The work is offered to a live Zoom audience. To begin, Sprang asks viewers to make themselves comfortable for viewing, saying “I personally am sitting in my favorite chair, under my favorite lamp, surrounded by my favorite plants.” Tired of sitting at my desk, I take the invitation. I unroll my squishy Pilates mat and make an upright pillow nest on the floor, my own favorite plants nearby.

Aquifer of the Ducts unfolds with abstract shapes and colors washing across the screen. In several chapters of the work, the textures shift along with the soundscape. Sound descending in pitch    invites us to descend along with it; pinks and blues give way to a green, distorted waterscape, later punctuated by reds and whites. A figure facedown on the ground (former Bill T. Jones/Arnie Zane Dance Company dancer Shayla-Vie Jenkins) reaches her arms behind toward her feet. In the midst of the unfolding colorshapes, Jenkins moves in an area with no spatial points of reference; the lack of visible ground and walls is pleasantly disorienting and gives her movements a boundless quality, integrating her with the abstract video elements.

I am struck by small details of Jenkins’s movements, single upturned palm and a slow roll over with an arm passing across her face.

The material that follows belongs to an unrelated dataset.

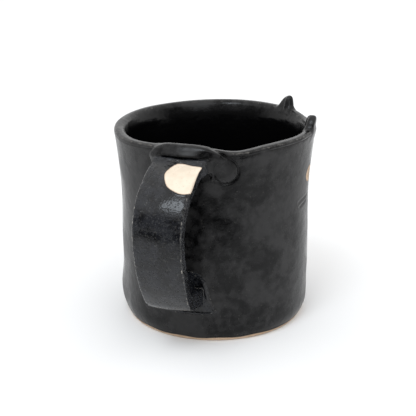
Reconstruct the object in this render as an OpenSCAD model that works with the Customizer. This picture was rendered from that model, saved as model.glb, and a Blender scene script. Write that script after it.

The simplicity does not belie Jenkins’s physicality, however, seen in astonishingly lengthy hinges to the floor or a weightlessly suspended spin on her stomach. I’m captivated by the isolated movements of her shoulder blades as she steps forward bent at the waist opening her arms wide. I find myself wondering how the movements themselves were generated, and what direction Sprang may have given to Jenkins, but I let the question flow along with the sounds.

A middle chapter features horizons coming and going, and a long time without a visible human figure. I’ve dropped into the moment and am fully immersed in the world built by Sprang and collaborators, which allows my subterranean imagination to wander. I find myself dropping into a new understanding of the reservoirs of water beneath our feet (more poetic and subtle than what was afforded by my technical groundwater coursework), alongside the reservoirs of presence available within ourselves. When we bring awareness to the present moment, it’s fascinating what arises.

My reverie shifts when Jenkins returns; watching her seek balance in unstable shapes focuses my thought flow. She becomes swept up in faster waves of color. Increasingly obscured, her movements become harder to make out through the colors. The pace of sound and images continues to increase until both suddenly vanish. To the sound of breathing, an image of Jenkins standing emerges, one hand on her heart and one on her stomach, in a completely blank, black space.

At the conclusion of the performance, Sprang sends us away saying, “If you are in Philadelphia, I hope you can step out into the rain.” Where I live in Michigan, it had rained the day before. With Aquifer still sifting through my newly porous being, I think of water and consciousness flowing through the world.

Aquifer of the Ducts, James Allister Sprang, FringeArts online, September 29-October 1.